AS HORAS ABERTAS
As horas dividem os dias, as noites, os anos, os séculos e os segundos, sendo elas propícias ou maléficas. De acordo o entendimento dos antigos, desde os tempos remotos, esquecidos nas inefáveis colunas imemoriais dos tempos, existem certos espaços temporais chamados de “as horas abertas”, que são, conforme registrou Câmara Cascudo, “aquele momento em que as coisas más podem agir, deixando demônios e fantasmas atuarem livremente”.
Coincide sempre a morte chegar nessas horas. Os moribundos expelem seu último suspiro nesse pequeno espaço de tempo, pelas madrugadas, nas primeiras horas da manhã, no quebrar da barra ou ao anoitecer.
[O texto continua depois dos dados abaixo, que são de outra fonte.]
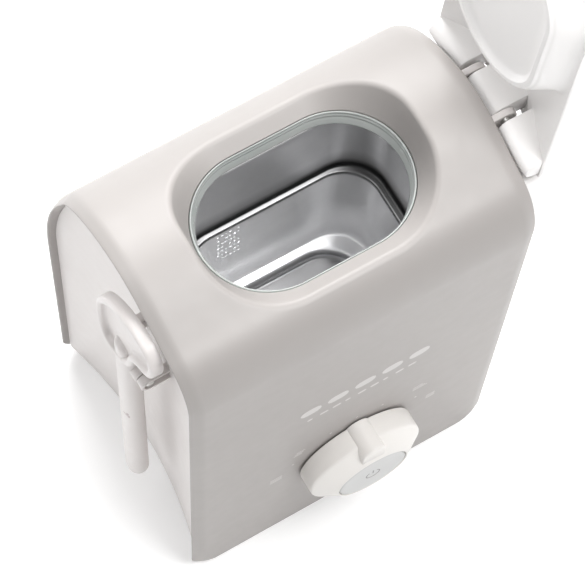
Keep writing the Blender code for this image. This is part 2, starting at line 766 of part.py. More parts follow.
def lid_band(low, high, edge):
    """A bar along X between two lifts above the crown, thinned to edge at its two sides."""
    count = 16
    top, under = [], []
    for i in range(count + 1):
        side = 2 * i / count - 1
        y = MOUTH_Y + LID_HALF * side
        top.append((y, crown_z(y) + high - (high - low - edge) * abs(side) ** 3))
        under.append((y, crown_z(y) + low))
    return prism(top + under[::-1], "X", LID_END_X - 2.0, LID_TAIL_X + 1.0)


def stand_open(obj):
    """Turns a piece drawn on the closed lid up to its open place about the hinge."""
    centre = Vector((HINGE_X, 0, HINGE_Z)) * MM
    turn = Matrix.Rotation(math.radians(LID_OPEN_DEG), 4, "Y")
    obj.data.transform(Matrix.Translation(centre) @ turn @ Matrix.Translation(-centre))
    return pivot_at(obj, (HINGE_X, MOUTH_Y, HINGE_Z))


def lid_cover(mat):
    """The lid's shell: a saddle over the crown with a hinge knuckle and a catch lip."""
    crown = crown_z(MOUTH_Y) + LID_RISE
    cover = add_object("lid_cover", lid_band(LID_RISE, LID_RISE + LID_CROWN, LID_EDGE), mat)
    lip = box((LID_END_X, MOUTH_Y - 15.0, LIP_FOOT_Z), (LEFT_REACH - 0.6, MOUTH_Y + 15.0, crown + 1.0))
    join(cover, add_object("lip", lip))
    keep_inside(cover, add_object("plan", prism(lid_outline(), "Z", 220.0, 290.0)))
    half = EAR_SPREAD - EAR_THICK / 2 - GAP
    knuckle = prism(circle(HINGE_X, HINGE_Z, KNUCKLE_R, 24), "Y", MOUTH_Y - half, MOUTH_Y + half)
    join(cover, add_object("knuckle", knuckle))
    web = box((HINGE_X - 3.5, MOUTH_Y - half, HINGE_Z + 1.0), (HINGE_X + 4.5, MOUTH_Y + half, crown + 3.0))
    join(cover, add_object("web", web))
    bore = prism(circle(HINGE_X, HINGE_Z, PIN_R + PIN_CLEAR, 24), "Y", 20.0, 75.0)
    cut(cover, add_object("bore", bore))
    return stand_open(cover)


def lid_liner(mat):
    """The dished plug that the lid presses into the gasket; its back follows the cover."""
    rings = [
        ring(42.2, 26.8, 99, BODY_TOP_Z + 2.0),
        ring(42.2, 26.8, 99, NECK_Z - 2.0),
        ring(41.2, 25.8, 99, NECK_Z - 3.0),
        ring(38.8, 23.4, 99, NECK_Z - 3.0),
        ring(37.8, 22.4, 99, NECK_Z - 0.5),
    ]
    liner = add_object("lid_liner", loft(rings), mat)
    low, high = LID_RISE - GAP, 2 * LID_CROWN
    cut(liner, add_object("cover", lid_band(low, high, high - low)))
    return stand_open(liner)


def lid_hinge_pin(mat):
    half = EAR_SPREAD + EAR_THICK / 2 + 1.0
    pin = prism(circle(HINGE_X, HINGE_Z, PIN_R, 24), "Y", MOUTH_Y - half, MOUTH_Y + half)
    return pivot_at(add_object("lid_hinge_pin", pin, mat), (HINGE_X, MOUTH_Y, HINGE_Z))


# ---------------------------------------------------------------- assembly


def main():
    for obj in list(bpy.data.objects):
        bpy.data.objects.remove(obj)

    shell_grey = material("shell_grey", (0.60, 0.57, 0.54), 0.45)
    off_white = material("off_white", (0.80, 0.77, 0.75), 0.42)
    lid_white = material("lid_white", (0.86, 0.84, 0.83), 0.38)
    disc_grey = material("disc_grey", (0.62, 0.62, 0.61), 0.40)
    steel = material("stainless", (0.62, 0.62, 0.64), 0.22, 1.0)
    zinc = material("zinc_screw", (0.60, 0.60, 0.60), 0.35, 1.0)
    aluminium = material("aluminium", (0.70, 0.70, 0.70), 0.40, 1.0)
    silicone = material("silicone", (0.55, 0.62, 0.58), 0.35, 0.0, 0.8)
    rubber = material("rubber", (0.09, 0.09, 0.09), 0.80)
    inner_black = material("switch_black", (0.03, 0.03, 0.03), 0.55)
    board_green = material("board_green", (0.05, 0.22, 0.10), 0.50)

    outer_shell(shell_grey)
    left_end_panel(off_white)
    right_end_panel(off_white)
    hinge_housing(off_white)
    base_plate(off_white)
    feet(rubber)
    for i, (x, y) in enumerate(BASE_SCREW_XY, 1):
        screw(f"base_screw_{i}", zinc, x, y, 0.9, 15.0)
    cord_gland(rubber)
    tank(steel)
    tank_gasket(silicone)
    tank_clamp(aluminium)
    clamp_low = FLANGE_Z - STEEL - GAP - CLAMP_THICK
    for i, (x, y) in enumerate(tank_screw_places(), 1):
        screw(f"tank_screw_{i}", zinc, x, y, clamp_low - 2.0, NECK_Z)
    heating_plate(aluminium)
    heating_element(steel)
    thermostat(inner_black)
    thermal_fuse(off_white)
    control_board(board_green)
    rotary_switch(inner_black)
    push_switch(inner_black)
    control_knob(off_white)
    power_button(disc_grey)
    latch_pin(zinc)
    latch_lever(off_white)
    lid_cover(lid_white)
    lid_liner(off_white)
    lid_hinge_pin(zinc)


main()
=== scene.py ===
import math

import bmesh
import bpy
from mathutils import Matrix, Vector


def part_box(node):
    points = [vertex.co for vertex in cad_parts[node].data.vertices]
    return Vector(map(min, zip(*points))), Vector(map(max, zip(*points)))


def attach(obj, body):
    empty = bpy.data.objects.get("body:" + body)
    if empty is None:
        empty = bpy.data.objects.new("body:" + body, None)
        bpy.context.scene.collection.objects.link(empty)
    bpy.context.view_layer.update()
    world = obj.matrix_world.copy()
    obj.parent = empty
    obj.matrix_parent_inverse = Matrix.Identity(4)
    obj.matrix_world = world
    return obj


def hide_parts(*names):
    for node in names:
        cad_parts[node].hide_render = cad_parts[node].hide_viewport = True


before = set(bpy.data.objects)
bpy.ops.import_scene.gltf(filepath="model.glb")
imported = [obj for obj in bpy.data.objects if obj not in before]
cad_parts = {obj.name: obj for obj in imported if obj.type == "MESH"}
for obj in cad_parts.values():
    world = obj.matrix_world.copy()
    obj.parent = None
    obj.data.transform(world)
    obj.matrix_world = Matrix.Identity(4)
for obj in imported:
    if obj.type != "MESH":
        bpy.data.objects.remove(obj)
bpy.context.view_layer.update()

# Design frame: millimetres from the body's front left bottom corner, X right, Y back, Z up.
FOOT_AT = Vector((30.0, 22.0, 0.0))
BODY_W = 150.0
BODY_H = 260.0
FLARE = 1.8
FOOT_Z = 2.5
WALL = 3.0
CORNER_R = 9.0

MOUTH = (76.0, 47.0)
RIM = (49.6, 36.8, 30.5)
NECK = (45.7, 29.6)
LIP = 2.1
NECK_Z = 241.5
COLLAR_Z = 238.5
FLANGE_Z = 233.0
LEDGE_Z = 183.0
BASIN_Z = 126.0
SUMP_Z = 121.0
STEEL = 1.2
CLAMP_Z = FLANGE_Z - STEEL - 0.3

KNOB = (78.0, 72.0)
KNOB_FACE = -3.6 * 72.0 / 222.0
LATCH_Y = 46.0
LATCH_Z = 174.0
HINGE = (158.0, 248.0)
EAR_SPREAD = 11.0
LID_OPEN = 94.0
LID_HALF = 36.5
BASE_SCREWS = [(26.0, 7.0), (124.0, 7.0), (26.0, 117.0), (124.0, 117.0)]
FEET = [(30.0, 22.0), (120.0, 22.0), (30.0, 102.0), (120.0, 102.0)]
TANK_SCREWS = [(32.0, 15.0), (32.0, 79.0), (120.0, 15.0), (120.0, 79.0)]
GLAND = (98.0, 22.0)
CAMERA_AT = (-159.495, -295.305, 1222.545)
CAMERA_LENS = 173.0

foot_lo, foot_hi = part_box("foot_1")
ORIGIN = (foot_lo + foot_hi) / 2 - FOOT_AT * 0.001
ORIGIN.z = 0.0


# ---------------------------------------------------------------- node materials


def new_material(name):
    mat = bpy.data.materials.new(name)
    mat.use_nodes = True
    tree = mat.node_tree
    shader = tree.nodes["Principled BSDF"]
    return mat, tree, shader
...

São justamente essas as horas em que se morre.
“Ao escurecer e nas ultimas trevas, aparecem assombrando nas encruzilhadas negrinhos misteriosos, cavalos sem cabeça, visagens brancas e vagas, silvos, apitos, rumores sem a mínima explicação”.
Meio-Dia, Meia-Noite e pelas trindades, são horas misteriosas para o viajante. Horas de aparições e de bruxedos. Nessas horas inefáveis aparece lá em lugares ermos e sombrios o próprio Diabo a andar pela terra procurando a quem atentar com seus desejos e volúpias. Nas Trindades, que é a hora aberta, é quase de fé que nas encruzilhadas se vê coisas ruins.
À hora do Meio-Dia, encontram-se pelas estradas umas coisas más que se chamam de redemunhos e do meio deles saltam as visagens e as aparições saída dos infernos para expiar seus pecados e anunciar suas maldades.
Um caixeiro viajante ou um andarilho que, por pura má sorte, se encontrar em pleno meio-dia vagueando em uma estrada deserta e ouvir assovios, choro de criança ou vozes chamando, que nunca se vire, que não se comova e que não levante a cabeça. “O remédio é fechar os ouvidos, apressar o passo, fazer o Pai-Nosso e esconjurar o demônio”. Se olhar é certo que fica louco.
Muitas vezes, andarilhos solitários contam que se escutam vozes e passos de alguém caminhando ao lado e quando se olha para trás, somente a estrada vazia a se perder de vista.
É bom que não lhes dê ouvidos.
Acautelai-vos e apressai o passo. São as horas abertas procurando a quem devorar.